«Richtiges Schweigen muss gelernt sein»

Marcel Geisser (68) meditiert, seit er 16 Jahre alt ist. «Meditation ist für mich zu einer inneren Haltung geworden», sagt der Zen-Meister und Leiter des Haus Tao in Wolfhalden (AR).

Alice Küng

Er trägt ein schwarzes Gewand. Seine Gestik ist ruhig, seine Sprache bedacht. «Einmal hat mich eine Frau am Flughafen angesprochen, als ich ganz ‹normale Kleider› getragen habe. Sie hat gefragt, ob ich Zen-Meister sei.» Marcel Geisser lächelt. Er wolle den Menschen nicht sagen müssen, was er ist. Er wolle «es» ausstrahlen.

Als Zen-Meister leitet Geisser das Haus Tao in Wolfhalden seit 35 Jahren. «Wir bieten hauptsächlich buddhistische Schweigemeditationen an.
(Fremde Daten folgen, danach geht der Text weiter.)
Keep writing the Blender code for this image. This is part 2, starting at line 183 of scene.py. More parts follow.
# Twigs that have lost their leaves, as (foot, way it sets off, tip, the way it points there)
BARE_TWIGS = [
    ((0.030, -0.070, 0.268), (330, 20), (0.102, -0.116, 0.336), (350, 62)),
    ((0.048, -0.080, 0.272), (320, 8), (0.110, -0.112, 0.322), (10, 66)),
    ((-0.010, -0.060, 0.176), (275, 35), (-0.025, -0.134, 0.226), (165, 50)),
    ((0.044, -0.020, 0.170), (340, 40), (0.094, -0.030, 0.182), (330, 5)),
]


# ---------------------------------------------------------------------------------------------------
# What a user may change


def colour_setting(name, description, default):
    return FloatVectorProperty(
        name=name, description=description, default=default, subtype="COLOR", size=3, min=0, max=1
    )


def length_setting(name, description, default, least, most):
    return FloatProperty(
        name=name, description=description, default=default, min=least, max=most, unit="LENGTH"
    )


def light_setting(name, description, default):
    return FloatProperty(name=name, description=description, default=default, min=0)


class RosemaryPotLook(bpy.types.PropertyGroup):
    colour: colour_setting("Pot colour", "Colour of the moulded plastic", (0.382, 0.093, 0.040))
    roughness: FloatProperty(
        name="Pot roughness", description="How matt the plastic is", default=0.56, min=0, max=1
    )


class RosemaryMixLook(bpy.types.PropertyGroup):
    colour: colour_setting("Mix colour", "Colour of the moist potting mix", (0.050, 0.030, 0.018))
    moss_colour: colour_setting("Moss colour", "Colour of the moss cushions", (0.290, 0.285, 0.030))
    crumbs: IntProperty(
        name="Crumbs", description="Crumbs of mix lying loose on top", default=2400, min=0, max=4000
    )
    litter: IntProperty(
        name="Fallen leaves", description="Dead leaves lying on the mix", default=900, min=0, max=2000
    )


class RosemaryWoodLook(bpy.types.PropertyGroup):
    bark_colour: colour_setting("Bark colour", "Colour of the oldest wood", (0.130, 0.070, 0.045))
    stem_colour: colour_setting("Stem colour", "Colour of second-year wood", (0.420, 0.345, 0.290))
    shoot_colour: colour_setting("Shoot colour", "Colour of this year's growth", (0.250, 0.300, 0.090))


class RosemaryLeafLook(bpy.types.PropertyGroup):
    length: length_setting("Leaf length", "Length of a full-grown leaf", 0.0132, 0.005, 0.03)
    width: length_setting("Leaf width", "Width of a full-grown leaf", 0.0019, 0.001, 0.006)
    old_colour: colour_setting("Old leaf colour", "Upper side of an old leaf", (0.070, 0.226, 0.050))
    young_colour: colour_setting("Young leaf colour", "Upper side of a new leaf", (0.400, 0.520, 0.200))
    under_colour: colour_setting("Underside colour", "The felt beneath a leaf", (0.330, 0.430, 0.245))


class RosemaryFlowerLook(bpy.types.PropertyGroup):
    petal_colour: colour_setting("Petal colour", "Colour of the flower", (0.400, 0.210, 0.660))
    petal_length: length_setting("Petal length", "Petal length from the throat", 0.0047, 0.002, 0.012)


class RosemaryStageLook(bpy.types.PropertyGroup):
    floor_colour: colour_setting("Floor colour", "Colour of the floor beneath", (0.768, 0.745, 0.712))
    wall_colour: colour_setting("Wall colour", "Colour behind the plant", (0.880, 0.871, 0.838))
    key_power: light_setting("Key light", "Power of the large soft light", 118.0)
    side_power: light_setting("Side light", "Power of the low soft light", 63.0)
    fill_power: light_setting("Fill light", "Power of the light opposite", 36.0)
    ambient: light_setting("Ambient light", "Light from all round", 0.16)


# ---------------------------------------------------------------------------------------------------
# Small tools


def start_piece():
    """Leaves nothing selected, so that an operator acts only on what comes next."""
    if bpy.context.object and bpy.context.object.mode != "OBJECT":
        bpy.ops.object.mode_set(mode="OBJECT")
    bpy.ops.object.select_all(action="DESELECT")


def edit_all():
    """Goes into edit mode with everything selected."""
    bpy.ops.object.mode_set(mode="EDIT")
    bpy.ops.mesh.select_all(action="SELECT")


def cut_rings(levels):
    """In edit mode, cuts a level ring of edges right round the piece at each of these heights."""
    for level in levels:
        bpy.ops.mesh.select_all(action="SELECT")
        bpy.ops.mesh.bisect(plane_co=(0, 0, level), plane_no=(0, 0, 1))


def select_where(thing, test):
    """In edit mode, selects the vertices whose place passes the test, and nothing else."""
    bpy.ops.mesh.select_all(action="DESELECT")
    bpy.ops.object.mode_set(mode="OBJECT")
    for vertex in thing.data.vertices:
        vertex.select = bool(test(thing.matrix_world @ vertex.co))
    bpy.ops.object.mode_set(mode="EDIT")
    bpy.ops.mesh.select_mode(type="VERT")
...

Diese dauern von einem Wochenende zu einem Monat.»

Wer die Stille sucht, ist im Haus Tao richtig. Um diese Stille aber aushalten zu können, brauche es eine gewisse Übung. Das sei anfangs nicht immer einfach. Aus eigener Erfahrung weiss Geisser: «Meditieren muss man lernen.»

Unbeantwortete Fragen

Geisser ist katholisch aufgewachsen. Religiös geprägt hat ihn vor allem seine Grossmutter. Sie nahm in regelmässig in die Kirche mit und zeigte ihm eine lebensnahe Art des Glaubens. «Schon früh war ich an spirituellen Fragen interessiert.»
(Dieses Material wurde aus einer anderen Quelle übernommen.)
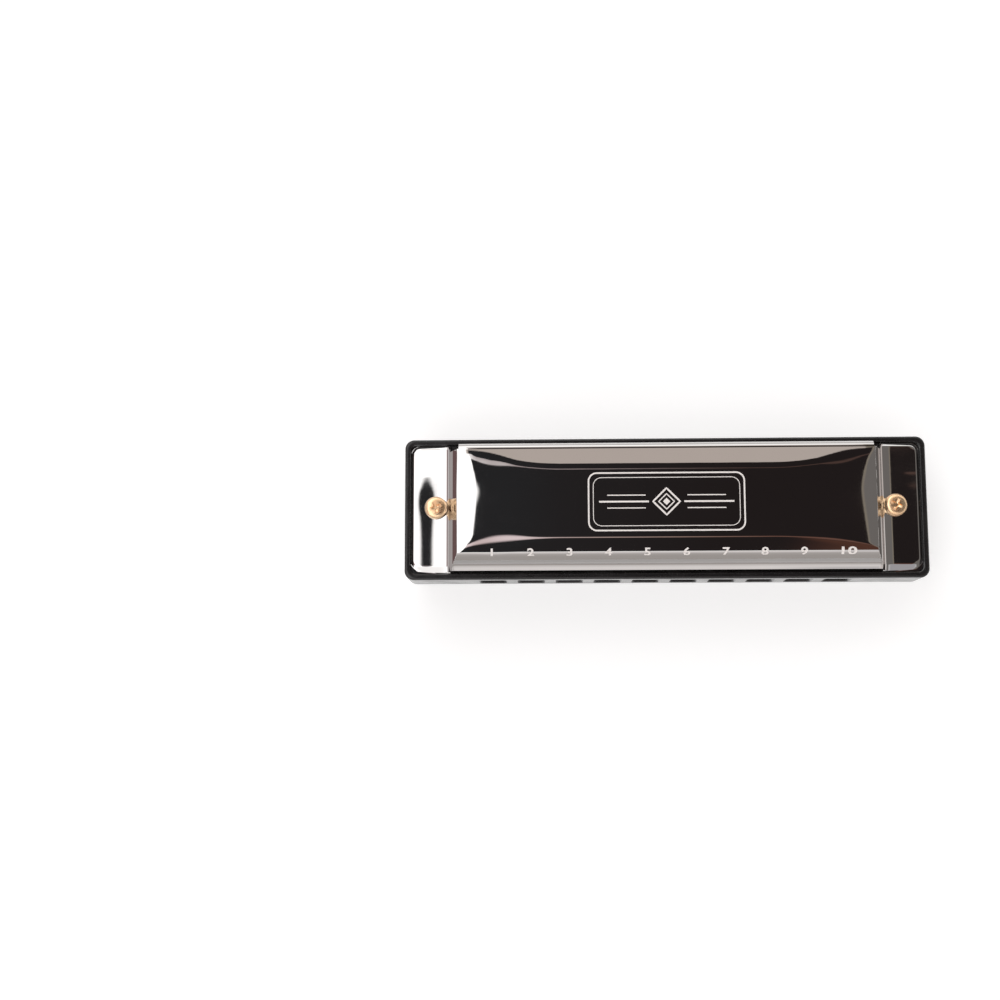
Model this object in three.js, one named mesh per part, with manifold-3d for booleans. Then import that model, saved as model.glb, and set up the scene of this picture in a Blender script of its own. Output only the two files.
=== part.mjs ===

Die Gespräche mit katholischen Theologen hätten ihn aber bald nicht mehr befriedigt. «Ich habe Dinge gefragt, die sie nicht beantworten konnten.» Seinen Frust darüber und seine Zerrissenheit liessen ihn auf die Suche nach Spiritualität gehen.

Getrieben auf der Suche

Mit 16 Jahren begegnete er der buddhistischen Meditation. Er war begeistert. «Anders als im christlichen Glauben geht es im Buddhismus um das Überschreiten der Dualität. Es geht um die direkte Erfahrung.» Kirchliche Institutionen seien oft reformbedürftig.

Die Entdeckung der Meditation habe sich für ihn wie Verliebtheit angefühlt. Dem ging er nach. «Ich war von einer inneren Sehnsucht getrieben.» Der Ostschweizer reiste durch Indien, Korea und Japan und fand in den Klöstern, wonach er suchte: Seinen inneren Frieden.

Zen-Meister ohne Zölibat

«Meditation ist für mich zu einer inneren Haltung geworden.» Jede Tätigkeit könne «meditativ» sein: Kochen, Gartenarbeit oder auch ein Gespräch. «So werden alltägliche Verrichtungen nicht minderwertig.»

Später begegnete er dem Zen-Meister Thich Nhat Hanh, der ihn zum Lehrer weihte. Zölibatär lebte er aber nie. Enthaltsamkeit sei ein Lebensstil für Mönche und Nonnen, aber nicht «notwendig» für Lehrer. «Mir war früh klar, dass das nichts für mich ist.»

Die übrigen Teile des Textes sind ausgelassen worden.